§ Aim of the exercise: Lift out all lines below that contain "from".

* begin Information shown *

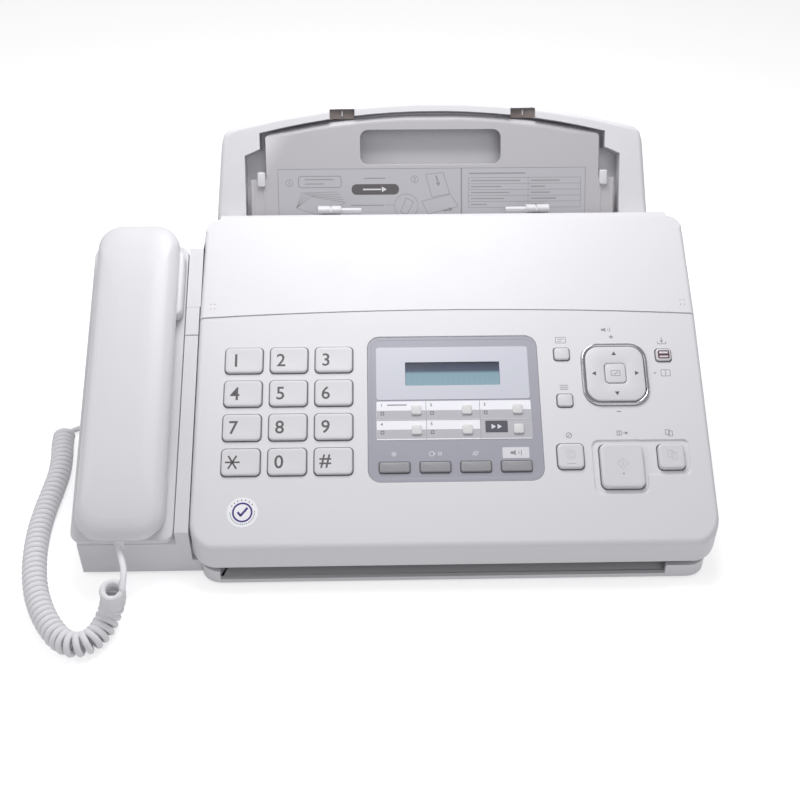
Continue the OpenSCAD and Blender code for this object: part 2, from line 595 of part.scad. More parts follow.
// Film wound on a core between two flanges
module film_roll(p, d, flange_d) {
    shaft(p, frame_r + frame_t + 2);
    rod_x(p, d, frame_l + 8, frame_r - 8);
    rod_x(p, shaft_d + 6, frame_l + 1, frame_r - 1);
    for (x = [frame_l + 6.4, frame_r - 8]) rod_x(p, flange_d, x, x + 1.6);
}
module platen_roller() {
    color(dark) seat() {
        rod_x(platen_at, platen_d, frame_l + 1.5, frame_r - 1.5);
        shaft(platen_at, gear_x + 6);
        translate([gear_x, platen_at[0], platen_at[1]]) gear(22, 5);
    }
}
module pickup_roller() {
    color(dark) seat() {
        shaft(pickup_at, frame_r + frame_t + 2);
        for (x = [-46, 0, 46]) {
            rod_x(pickup_at, 20, paper_x + x - 9, paper_x + x + 9);
            rod_x(pickup_at, 12, paper_x + x - 12, paper_x + x + 12);
        }
    }
}
module film_supply_roll() {
    color([0.13, 0.13, 0.16]) seat() film_roll(supply_at, 30, 36);
}
module film_takeup_roll() {
    color([0.13, 0.13, 0.16]) seat() film_roll(takeup_at, 18, 26);
}
module thermal_head() {
    color(steel) seat() {
        along_x(frame_l, frame_r) polygon([[88, 34.6], [108, 34.6], [108, 37], [104, 37], [104, 44], [101.6, 44], [101.6, 37], [88, 37]]);
        for (x = [frame_l + 12:12:frame_r - 12]) along_x(x, x + 1.6) polygon([[89, 36.9], [89, 39.4], [97, 42.6], [101.7, 43.4], [101.7, 36.9]]);
    }
}
idler_at = [platen_at[0] + 22, platen_at[1]];
module idler_gear() {
    color(white) seat() translate([gear_x, idler_at[0], idler_at[1]]) difference() {
        rotate([360 / 44, 0, 0]) gear(22, 5);
        translate([-1, 0, 0]) rotate([0, 90, 0]) cylinder(d = 5 + 2 * run_fit, h = 8);
    }
}
motor_at = [174, 34];
module drive_motor() {
    color(steel) seat() translate([frame_r - 18, motor_at[0], motor_at[1]]) rotate([0, 90, 0]) {
        cylinder(d = 34, h = 16);
        translate([0, 0, 16]) cylinder(d = 8, h = 2);
    }
}
board_at = [-70, 184, 9];
module main_board() {
    color([0.2, 0.42, 0.3]) seat() translate(board_at) {
        cube([150, 56, 1.6]);
        for (x = [20, 60, 110]) translate([x, 14, 1.5]) cube([22, 22, 4.1]);
        for (p = [[10, 10], [10, 24], [52, 10], [100, 44]]) translate([p[0], p[1], 1.5]) cylinder(d = 8, h = 10.1, $fn = 24);
        translate([88, 10, 1.5]) cube([14, 18, 13.1]);
        for (x = [24, 56, 116]) translate([x, 44, 1.5]) cube([22, 6, 6.1]);
    }
}
module bottom_plate() {
    color(steel) seat() translate([base_l + 14, 24, foot_h - 0.8]) cube([base_r - base_l - 28, body_d - 56, 0.8]);
}
foot_at = [[base_l + 22, 14], [base_r - 18, 14], [base_l + 22, body_d - 18], [base_r - 18, body_d - 18], [cradle_x + 20, 24], [cradle_x + 20, 150]];
module rubber_feet() {
    color(dark) seat() for (p = foot_at) translate([p[0], p[1], 0]) cylinder(d = 14, h = foot_h);
}
// Socket body behind the rear wall, with its mouth through the wall: left end, width, underside, height
sockets = [[-94, 24, 22, 16], [-55, 12, 23, 12], [-37, 12, 23, 12]];
module rear_jacks() {
    color(dark) seat() for (j = sockets) difference() {
        union() {
            translate([j[0] - 2, body_d - 14, j[2] - 2]) cube([j[1] + 4, 12 - wall, j[3] + 4]);
            translate([j[0] + 0.2, body_d - 2.2 - wall, j[2] + 0.2]) cube([j[1] - 0.4, wall - 0.2, j[3] - 0.4]);
        }
        translate([j[0] + 1.6, body_d - 12, j[2] + 1.8]) cube([j[1] - 3.2, 14, j[3] - 3.6]);
    }
}
lever_at = [118, 58];
module release_lever() {
    color([0.25, 0.55, 0.35]) seat() {
        translate([frame_l - frame_t - 5.4, lever_at[0], lever_at[1]]) rotate([0, 90, 0]) cylinder(d = 12, h = 4.4);
        translate([frame_l - frame_t - 5.4, lever_at[0] - 22, lever_at[1] - 3]) cube([4.4, 20, 8]);
    }
}

/* Base ------------------------------------------------------------------------------------------------ */
wing_z0 = front_h - cradle_drop - cradle_t / cos(panel_slope);    // wing's top, carried to the front face
module base_outline() {
    polygon([[-1, foot_h], [-1, 11], [13.5, 11], [13.5, part_z(13.5) - 0.6 + 3], [133, part_max + 3], [body_d - 2, 72.4], [body_d - 2, foot_h]]);
}
module base_cabinet() {
    color(white) seat() {
        difference() {
            intersection() {
                along_x(base_l, base_r) base_outline();
                plan(base_l, base_r, 0.4, body_d - 2, 12);
            }
            // inside of the tub
            intersection() {
                translate([0, 0, foot_h + wall + 10]) plan(base_l + wall, base_r - wall, 3, body_d - 2 - wall, 10);
                along_x(base_l, base_r) polygon([[0, foot_h + wall], [0, 200], [body_d, 200], [body_d, foot_h + wall]]);
            }
            // paper exit
            translate([-97, -5, exit_low]) cube([246.5, 12, 40]);
            // openings for the rear sockets
            for (j = sockets) translate([j[0], body_d - 12, j[2]]) cube([j[1], 20, j[3]]);
        }
        // side frames of the printing mechanism
        for (x = [frame_l - frame_t, frame_r]) difference() {
            along_x(x, x + frame_t) polygon([[40, foot_h + 1], [40, 36], [80, 52], [130, 66], [150, 70], [164, 86], [181, 82], [190, 76], [196, 60], [196, foot_h + 1]]);
            for (p = [platen_at, pickup_at, supply_at, takeup_at])
                rod_x(p, shaft_d + 2 * run_fit, x - 1, x + frame_t + 1);
        }
        // ears of the front cover's hinge, reaching forward from the side walls
        for (x = [base_l + 7.5, base_r - 10.5]) difference() {
            along_x(x, x + 3) union() {
                translate(front_pin) circle(boss_d / 2);
                polygon([[6, 15], [22, 8], [22, 24], [14, 21], [6, 21]]);
            }
            rod_x(front_pin, pin_d + 2 * run_fit, x - 1, x + 4);
        }
        for (x = [base_l + wall - 0.3, base_r - 8.5]) along_x(x, x + 8.5 + 0.3 - wall) polygon([[16, 10.6], [22, 8], [22, 24], [16, 21.8]]);
        // ears of the back cover's hinge, on the rear wall
        for (x = hinge_at) difference() {
            union() {
                rod_x(back_pin, lug_d, x + 1.5, x + 7.5);
                translate([x + 1.5, body_d - 2 - wall, 70]) cube([6, wall, back_pin[1] - 70]);
            }
            rod_x(back_pin, hinge_pin_d + 2 * run_fit, x, x + 9);
        }
        // posts under the main board
        for (x = [-65, 75], y = [190, 237]) translate([x, y, foot_h + 1]) cylinder(d = 6, h = board_at[2] - foot_h - 1);
        // post of the idler gear
        rod_x(idler_at, 5, frame_r + frame_t - 0.2, gear_x + 7);
        // wing under the cradle, and the strip beside the front cover
        difference() {
            union() {
                along_x(cradle_x + 2.6, base_l + 0.2) polygon([[9.6, foot_h], [9.6, wing_z0 + 9.6 * tan(panel_slope)],
                    [162, wing_z0 + 162 * tan(panel_slope)], [168, 103], [168, foot_h]]);
                along_x(strip_x, left_x - gap) polygon([[9.6, foot_h], [9.6, panel_z(9.6) - strip_drop],
                    [split_y, panel_z(split_y) - strip_drop], [split_y, part_max], [168, part_max], [168, foot_h]]);
            }
            along_x(cradle_x + 2.6 + wall, strip_x - 2) polygon([[12, foot_h + wall], [12, 90], [166, 140], [166, foot_h + wall]]);
            // room for the covers' left skirts
            along_x(left_x - gap, base_l + 1) polygon([[-5, 11], [-5, 200], [200, 200], [200, part_max - 1.2], [133, part_max - 1.2],
                [13.5, part_z(13.5) - 1.2], [13.5, 11]]);
            // the back cover's strip stands over the wing here
            along_x(strip_x - 0.8, base_l + 1) polygon([[split_y, 200], [split_y, part_max], [200, part_max], [200, 200]]);
        }
    }
}

base_cabinet();
bottom_plate();
front_cover();
back_cover();
display_bezel();
lcd_module();
nav_ring();
operation_board();
paper_tray();
tension_plate();
document_guide_left();
document_guide_right();
handset_upper_shell();
handset_lower_shell();
cradle();
hook_lever();
cord_coil();
cord_lead_handset();
cord_lead_base();
film_supply_roll();
film_takeup_roll();
platen_roller();
pickup_roller();
thermal_head();
idler_gear();
drive_motor();
main_board();
rear_jacks();
rubber_feet();
release_lever();
number_key(0);  // key_1
number_key(1);  // key_2
number_key(2);  // key_3
number_key(3);  // key_4
number_key(4);  // key_5
number_key(5);  // key_6
number_key(6);  // key_7
number_key(7);  // key_8
number_key(8);  // key_9
number_key(9);  // key_star
number_key(10);  // key_0
number_key(11);  // key_hash
touch_key(0);  // one_touch_key_1
touch_key(1);  // one_touch_key_2
touch_key(2);  // one_touch_key_3
touch_key(3);  // one_touch_key_4
touch_key(4);  // one_touch_key_5
touch_key(5);  // one_touch_key_6
func_key(0);  // function_key_1
func_key(1);  // function_key_2
func_key(2);  // function_key_3
func_key(3);  // function_key_4
small_key(0);  // caller_id_key
small_key(1);  // menu_key
small_key(2);  // auto_answer_key
nav_key();
set_key();
stop_key();
start_key();
copy_key();
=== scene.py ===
"""Desktop plain-paper fax machine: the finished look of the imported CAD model, laid out as an add-on.

Each operator makes or finishes one group of pieces. Shapes are drawn in millimetres and their place brings
them to metres. The widths that softened() takes are in metres.
"""

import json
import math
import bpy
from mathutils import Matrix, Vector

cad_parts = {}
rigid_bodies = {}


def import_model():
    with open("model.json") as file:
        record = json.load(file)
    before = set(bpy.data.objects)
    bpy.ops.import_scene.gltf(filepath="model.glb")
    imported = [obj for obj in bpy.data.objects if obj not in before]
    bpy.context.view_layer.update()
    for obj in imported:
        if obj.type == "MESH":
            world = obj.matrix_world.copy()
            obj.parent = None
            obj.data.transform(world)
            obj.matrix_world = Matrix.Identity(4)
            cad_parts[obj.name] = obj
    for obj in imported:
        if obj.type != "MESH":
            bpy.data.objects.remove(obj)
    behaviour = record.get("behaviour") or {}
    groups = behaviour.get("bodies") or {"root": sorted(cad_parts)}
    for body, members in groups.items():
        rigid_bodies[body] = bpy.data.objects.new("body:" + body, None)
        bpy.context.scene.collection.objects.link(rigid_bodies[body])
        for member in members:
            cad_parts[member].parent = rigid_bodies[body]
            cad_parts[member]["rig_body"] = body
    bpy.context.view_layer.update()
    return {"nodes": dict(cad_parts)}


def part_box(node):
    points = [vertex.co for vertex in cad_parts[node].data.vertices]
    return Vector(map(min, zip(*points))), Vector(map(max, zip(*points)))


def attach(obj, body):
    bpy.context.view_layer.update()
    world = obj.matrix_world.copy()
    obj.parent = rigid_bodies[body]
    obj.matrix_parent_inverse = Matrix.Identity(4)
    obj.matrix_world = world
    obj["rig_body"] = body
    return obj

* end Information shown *

§ Exercise output:
Continue the OpenSCAD and Blender code for this object: part 2, from line 595 of part.scad. More parts follow.
        // ears of the front cover's hinge, reaching forward from the side walls
from mathutils import Matrix, Vector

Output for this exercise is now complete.